Thermo-optic microring resonator switching elements made of dielectric-loaded plasmonic waveguides

Abstract

Thermo-optic switching elements made of dielectric-loaded plasmonic (DLSPP) waveguides are theoretically investigated by utilizing the three-dimensional vector finite element method. The configurations considered employ microring resonators, whose resonant frequency is varied by means of thermal tuning. First, a classic add-drop filter with parallel access waveguides is examined. Such a component features very poor drop port extinction ratio (ER). We therefore extend the analysis to add-drop filters with perpendicular access waveguides, which are found to exhibit superior drop port ERs, due to interference effects associated with the drop port transmission.

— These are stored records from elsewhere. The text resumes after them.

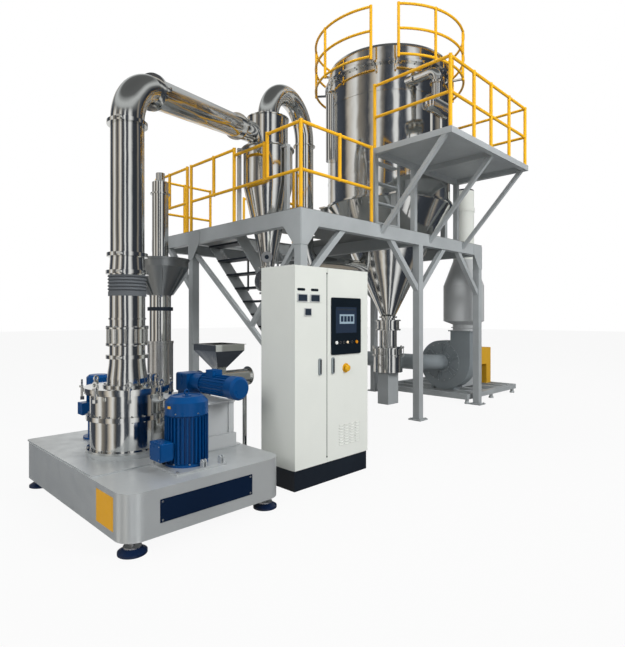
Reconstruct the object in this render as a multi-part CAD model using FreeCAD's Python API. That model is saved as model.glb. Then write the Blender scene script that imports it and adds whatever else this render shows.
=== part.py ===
import FreeCAD, Part
import math
import os

# Air classifying mill plant: mill, feeder, cabinet, platform, cyclone, bag filter and exhaust fan.
# Millimetres, +Z up. The origin is on the floor, under the middle of the plant.

V = FreeCAD.Vector
UP = V(0, 0, 1)

# Clearances
RUN = 0.1           # radial gap of a shaft in its bearing
FREE = 0.4          # gap between pieces that move past each other

# Base of the mill
BASE_X0 = -4840
BASE_X1 = -3380
BASE_Y0 = -2545
BASE_Y1 = -285
BASE_Z0 = 106
BASE_TOP = 453
BASE_CORNER = 150
BASE_WALL = 8
STEP_Y = -1960      # where the raised rear deck of the base starts
STEP_H = 10
FOOT_R = 105
FOOT_PAD_H = 55
FOOT_STUD_R = 18
FOOT_INSET = 115

# Mill body
MILL_X = -4290
MILL_Y = -1405
MILL_R = 320
CASING_WALL = 10
MOUNT_RING_R = 352
MOUNT_RING_H = 37
CHAMBER_H = 300
CLASS_H = 230
FLANGE_T = 20
FLANGE_W = 32
COVER_T = 35
COVER_R = 372
BELL_R = 178
BELL_TOP_R = 157
BELL_H = 250
SPOOL_H = 125
TIE_R = 187
TIE_H = 160
TIE_BOLT_R = 9
TIE_COUNT = 12
THROAT_H = 325
SLEEVE_R = 167
SLEEVE_H = 150
SLEEVE_RIBS = 5
TAPER_H = 170
DUCT_WALL = 4
CLAMP_W = 34
CLAMP_T = 30

# Rotating parts of the mill
ROTOR_SHAFT_R = 45
ROTOR_SHAFT_BORE = 26
BEARING_OD_R = 70
BEARING_T = 26
HOUSING_R = 92
HOUSING_DROP = 150
ROTOR_DISC_R = 240
ROTOR_DISC_T = 25
ROTOR_DISC_UP = 60
HAMMER_COUNT = 12
HAMMER_LEN = 62
HAMMER_W = 30
HAMMER_H = 70
LINER_T = 14
LINER_TEETH = 48
LINER_TOOTH = 6
SHROUD_R = 222
SHROUD_T = 5
SHROUD_H = 190
WHEEL_R = 165
WHEEL_H = 130
WHEEL_VANES = 24
VANE_T = 4
INNER_SHAFT_R = 25
ROTOR_PULLEY_R = 90
MOTOR_PULLEY_R = 120
CLASS_PULLEY_R = 70
CLASS_MOTOR_PULLEY_R = 70
PULLEY_RIM = 6
BELT_W = 15
BELT_T = 9
BELT_PITCH = 19
MAIN_BELTS = 3
CLASS_BELTS = 2
MAIN_PULLEY_Z = 235
CLASS_PULLEY_Z = 150

# Main motor of the mill
MOTOR_X = -4120
MOTOR_Y = -2155
MOTOR_R = 158
MOTOR_FIN = 22
MOTOR_FINS = 32
MOTOR_FIN_T = 5
MOTOR_FLANGE_R = 177
MOTOR_FLANGE_T = 20
MOTOR_BODY_H = 395
MOTOR_SHAFT_R = 24
COWL_R = 178
COWL_H = 150
COWL_DOME = 45
PLATE_W = 460
PLATE_T = 17
BOX_W = 190
BOX_D = 105
BOX_H = 150

# Motor of the classifier
CLASS_MOTOR_X = -4270
CLASS_MOTOR_Y = -685
CLASS_MOTOR_R = 112
CLASS_MOTOR_H = 640

# Screw feeder
FEED_X0 = -3450
FEED_X1 = -2800
FEED_Y = -1285
FEED_Z = 1020
TROUGH_R = 82
TROUGH_WALL = 4
SCREW_R = 72
SCREW_CORE_R = 20
SCREW_PITCH = 110
SCREW_FLIGHT_T = 5
CHUTE_R = 60
CHUTE_X = -3385
CHUTE_Z0 = 600
CHUTE_Z1 = 790
HOPPER_X0 = -3385
HOPPER_X1 = -3015
HOPPER_Y0 = -1500
HOPPER_Y1 = -1070
HOPPER_RIM_Z = 1400
HOPPER_MOUTH = 110
HOPPER_NECK_Z = 1130
GEARBOX_X = -3570
FEED_LEG_X = -2850
FEED_LEG_R = 24
GEARBOX_R = 105
GEAR_MOTOR_R = 104
GEAR_MOTOR_Y = -2145
STAND_X0 = -3900
STAND_X1 = -3460
STAND_Y0 = -1955
STAND_Y1 = -1060
STAND_PLINTH_H = 120
TABLE_Z = 890
TABLE_T = 14
LEG = 60

# Cabinet
CAB_X0 = -3068
CAB_X1 = -1960
CAB_Y0 = -2365
CAB_Y1 = -1855
CAB_H = 2200
PLINTH_H = 200
DOOR_T = 24
DOOR_SEAM = 4
DOOR_SEAM_X = -2618
CAB_WALL = 16
HANDLE_W = 34
HANDLE_H = 170
HANDLE_T = 16
LEFT_HANDLE_X = -2730
RIGHT_HANDLE_X = -2537
HANDLE_Z = 1190
PANEL_X0 = -2560
PANEL_X1 = -2091
PANEL_Z0 = 1299
PANEL_Z1 = 1896
PANEL_T = 12
SCREEN_X0 = -2498
SCREEN_X1 = -2159
SCREEN_Z0 = 1522
SCREEN_Z1 = 1800
ESTOP_X = -2330
ESTOP_Z = 1152
BUTTON_Z = 1426
BUTTON_R = 18
START_X = -2495
STOP_X = -2173
LAMP_X = (-2434, -2377, -2317, -2249)
LAMP_R = 14
PANEL_CORNER = 18
LOUVRE_ROWS = 8
LOUVRE_COLUMNS = 4
LOUVRE_X0 = -2436
LOUVRE_X1 = -2108
LOUVRE_Z1 = 555
LOUVRE_PITCH = 29
LOUVRE_GAP = 20
METERS = ((-3040, -2907, 1841, 1920), (-2865, -2732, 1841, 1920), (-2948, -2851, 1703, 1782))

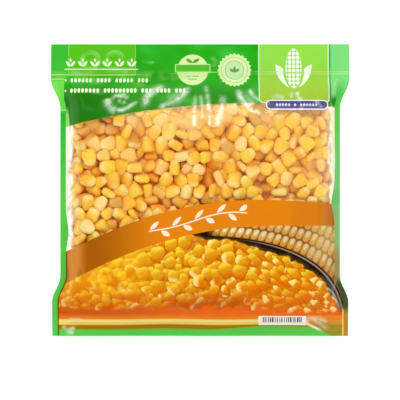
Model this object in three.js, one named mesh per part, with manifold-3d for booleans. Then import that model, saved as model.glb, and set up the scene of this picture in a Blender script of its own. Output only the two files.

In the process, the performance of a DLSPP waveguide crossing is also assessed, since it is a building block of those filters whose bus waveguides intersect. An elliptic tapering scheme is proposed for minimizing cross talk and its effect on the filter performance is explored. The dual-resonator add-drop filter with perpendicular bus waveguides and an untreated waveguide crossing of Sec. V can act as an efficient 2×2 switching element (the single-resonator variant can only act as a 1×2 switch due to structure asymmetry), possessing two equivalent input ports and featuring high ERs for both output ports over a broad wavelength range. Specifically, an extinction ratio of at least 8 dB can be attained for both output ports over a wavelength range of 3.2 nm, accommodating four 100-GHz-spaced channels. Switching times are in the order of a few microseconds, rendering the aforementioned structure capable of handling real-world routing scenarios.